In 1968, fashion commentator James Laver called the mini skirt "the final word in the emancipation of woman - in proving her economic dependence. Long, hampering skirts were fetters to keep a woman home." Thirty years on, I can't remember the last time I was fettered by a long skirt or, for that matter, a pair of trousers. I don't need a glorified belt of a skirt to walk, run, climb flights of stairs and earn a crust. Nor do I want to flash my knickers as I do so.

Mini skirts have in turn been reviled and celebrated by women's movements. We just don't seem to be able to make up our minds as to whether they exploit the wearer, or the man the wearer is exploiting. And as for the parallels all too often drawn between skirt lengths and the economy, I'm sure Gordon Brown has more pressing matters on his mind than how his economic policies will make girls' skirts yo-yo. I hope so anyway. One thing is for sure however: if your legs measure anything less than 5ft from waist to stockinged heel, don't even think about it. The most important difference between 1967 and 1997 is that women now have a choice. You will not be regarded as a frumpy old maid if your skirt doesn't skim cellulite-free thighs.

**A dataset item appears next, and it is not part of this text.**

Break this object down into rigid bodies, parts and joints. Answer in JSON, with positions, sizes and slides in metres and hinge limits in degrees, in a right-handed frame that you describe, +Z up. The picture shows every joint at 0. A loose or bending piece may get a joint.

If you like to show you are abreast of the trends but your legs are not smooth and slender pins, take the post-feminist, post-post modern, post- backlash option as designed by the young genius, Hussein Chalayan. It's called the skirt-trouser, a pair of narrow pants with the shortest, crotch- skimming skirt attached across the bum, all-in-one. You can bend over all you like and whether you are wearing knickers or not, no one will be any the wiser.